I can honestly say that when we’re at home, I see a whole lot more of the GOOD stuff than the BAD stuff. But for whatever reason, as soon as we get around other people, my son can turn into a different person. Like today, at my mother’s house, when he got mad at his older cousin and left a scratch on his face…and then turned around and got too rough with his younger cousin and upset him, too.

Today, as I paced outside the door where he sat in time-out, I felt so disappointed. I just kept thinking in my head, Why does he act like this? This isn’t the way I’ve taught him to behave – why doesn’t he listen to what I’ve said? Why can’t he be the sweet boy that I know when we get around other people? Why does he have to do something to get in trouble ALMOST EVERY TIME we have a family gathering?

As I asked these questions in my mind, a still voice spoke to me. Are you perfect? Are you the person that I want you to be at all times? Tears came to my eyes when I recognized HIS voice and I realized that just as my son acts out against me, I act out against God. I know what He wants for my life. I know what He expects out of me. And yet I find myself repenting of sin – the same ones, it seems – almost daily. I could picture God pacing my doorway, asking Himself the same types of questions I asked myself about my own child: This isn’t the way I’ve taught her – why doesn’t she listen to what I’ve said? Why does she keep making the same mistakes? Why can’t she be the woman that I created her to be?

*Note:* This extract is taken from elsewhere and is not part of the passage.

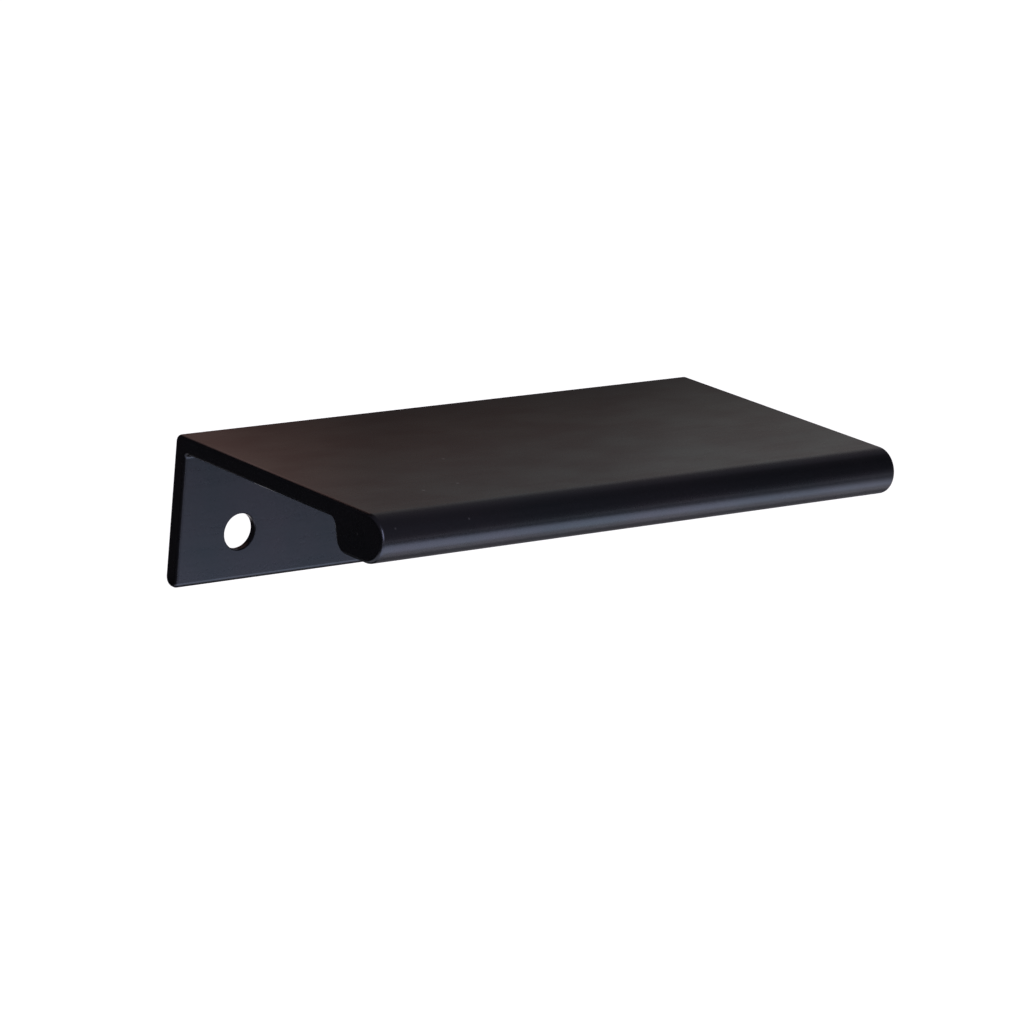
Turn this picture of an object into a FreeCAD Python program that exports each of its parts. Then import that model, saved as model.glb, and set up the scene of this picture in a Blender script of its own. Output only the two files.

Just as I began to really feel down about myself –for both my failures as a mother and my failures as a child of God – I heard that still voice again: I love you anyway, just as you are. My kids aren’t perfect, and neither am I. But the same way I love my child no matter what he says or does, no matter how trying some days may be, God loves me, too. He doesn’t love me less when I mess up and I don’t have to “earn” His love any more than my son has to earn mine – He gives it freely.

Being a mother is my favorite part of God’s plan for me. The love that I feel for my boys is greater than anything I’ve ever known. And today, God showed me that motherhood is His way of giving us a glimpse of the infinite love that He has for us.

Happy Mother’s Day to all the giving, hard-working, beautiful mothers out there!